▶ JOB:
Return the lines exactly as they stand, from the first of the material through the line containing "skin = Skin()".

▶ DATASET EXCERPT:

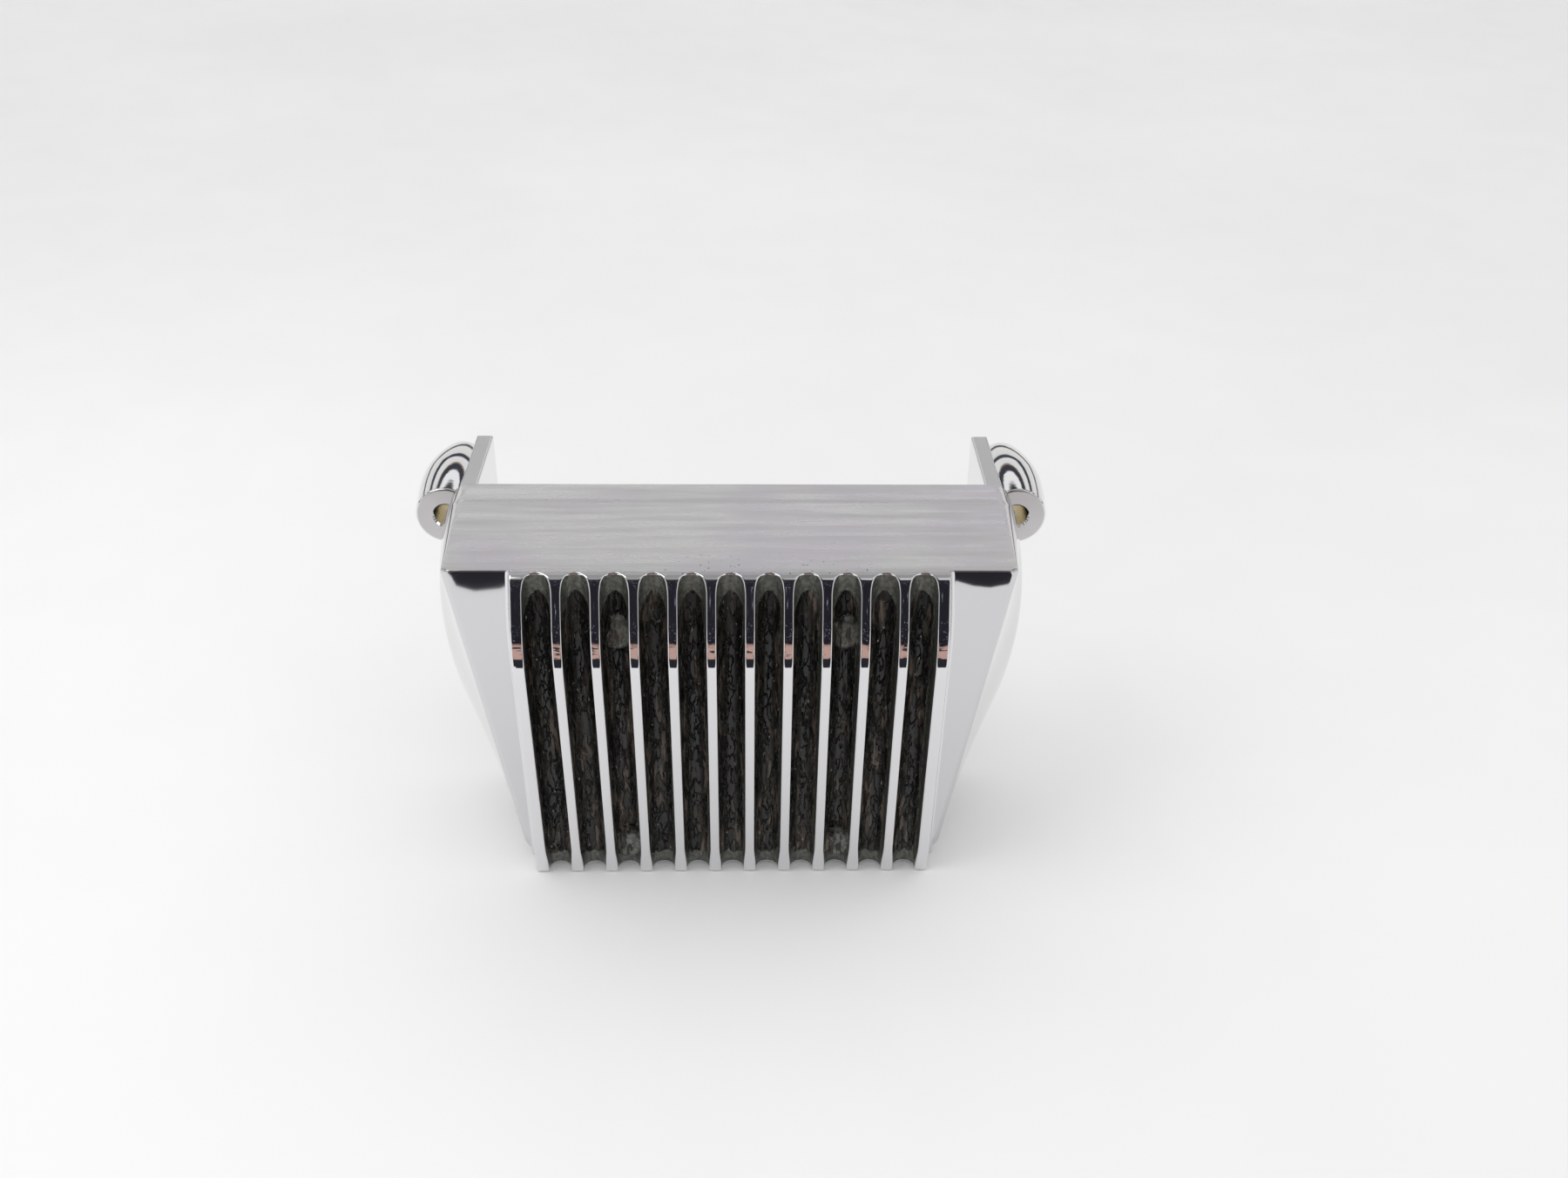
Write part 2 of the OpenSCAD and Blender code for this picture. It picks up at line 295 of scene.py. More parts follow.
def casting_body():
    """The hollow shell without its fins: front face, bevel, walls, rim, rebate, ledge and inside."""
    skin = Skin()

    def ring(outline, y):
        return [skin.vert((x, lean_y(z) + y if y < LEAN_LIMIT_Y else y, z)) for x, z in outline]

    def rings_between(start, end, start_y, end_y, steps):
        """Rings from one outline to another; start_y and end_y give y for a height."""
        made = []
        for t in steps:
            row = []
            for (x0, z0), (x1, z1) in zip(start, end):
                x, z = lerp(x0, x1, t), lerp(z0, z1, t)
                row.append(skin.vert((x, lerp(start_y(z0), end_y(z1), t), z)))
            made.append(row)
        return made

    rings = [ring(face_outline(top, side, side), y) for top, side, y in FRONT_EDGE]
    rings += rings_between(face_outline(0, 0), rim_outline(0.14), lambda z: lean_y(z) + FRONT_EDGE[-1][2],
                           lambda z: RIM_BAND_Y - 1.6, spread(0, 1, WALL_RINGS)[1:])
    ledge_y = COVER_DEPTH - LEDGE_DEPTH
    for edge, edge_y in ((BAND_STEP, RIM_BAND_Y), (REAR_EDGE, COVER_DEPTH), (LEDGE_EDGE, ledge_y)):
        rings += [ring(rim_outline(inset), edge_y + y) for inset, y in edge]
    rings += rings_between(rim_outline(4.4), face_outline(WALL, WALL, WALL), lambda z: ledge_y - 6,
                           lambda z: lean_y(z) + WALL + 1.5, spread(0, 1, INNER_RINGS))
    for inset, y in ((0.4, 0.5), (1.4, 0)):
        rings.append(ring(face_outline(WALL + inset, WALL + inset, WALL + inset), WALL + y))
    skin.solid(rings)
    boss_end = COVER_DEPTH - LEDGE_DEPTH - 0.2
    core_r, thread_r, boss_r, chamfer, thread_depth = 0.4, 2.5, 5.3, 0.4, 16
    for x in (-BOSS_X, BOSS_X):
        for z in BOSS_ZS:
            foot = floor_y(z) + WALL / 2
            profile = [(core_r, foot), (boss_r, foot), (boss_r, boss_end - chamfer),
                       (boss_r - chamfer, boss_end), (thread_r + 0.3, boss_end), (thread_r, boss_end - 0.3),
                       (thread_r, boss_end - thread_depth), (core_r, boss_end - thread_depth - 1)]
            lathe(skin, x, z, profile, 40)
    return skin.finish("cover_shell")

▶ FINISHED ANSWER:
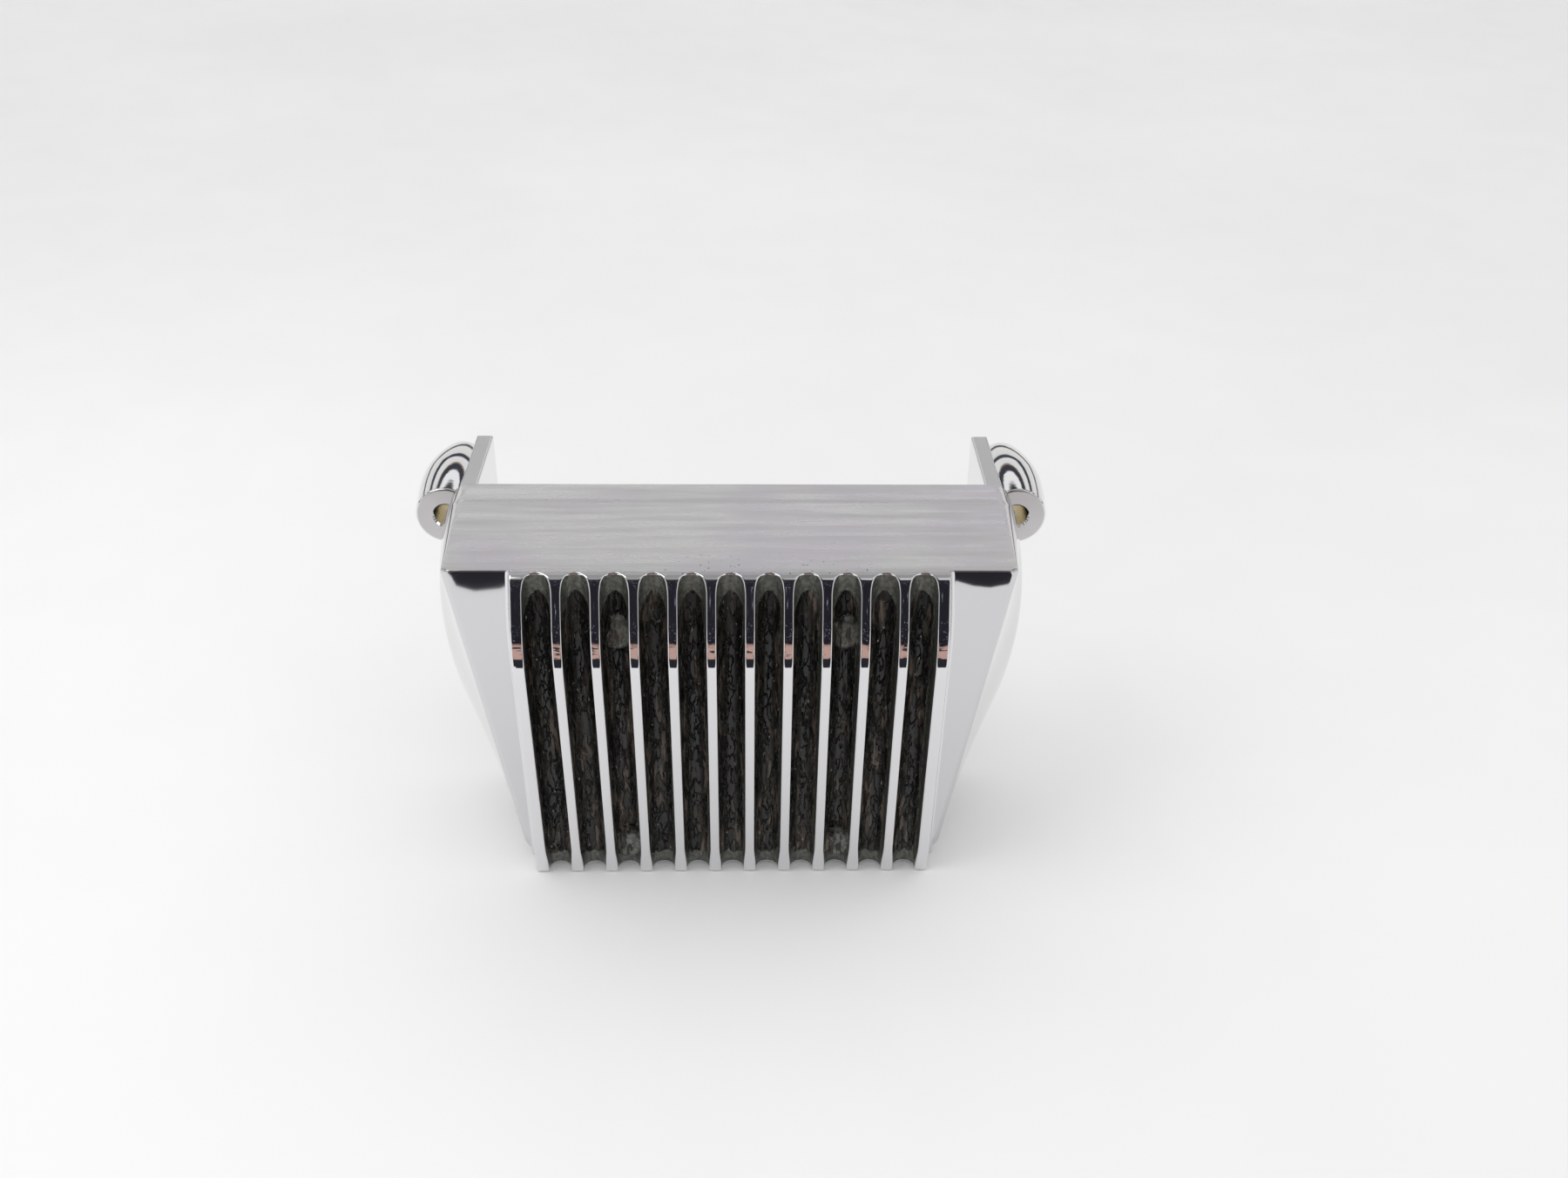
Write part 2 of the OpenSCAD and Blender code for this picture. It picks up at line 295 of scene.py. More parts follow.
def casting_body():
    """The hollow shell without its fins: front face, bevel, walls, rim, rebate, ledge and inside."""
    skin = Skin()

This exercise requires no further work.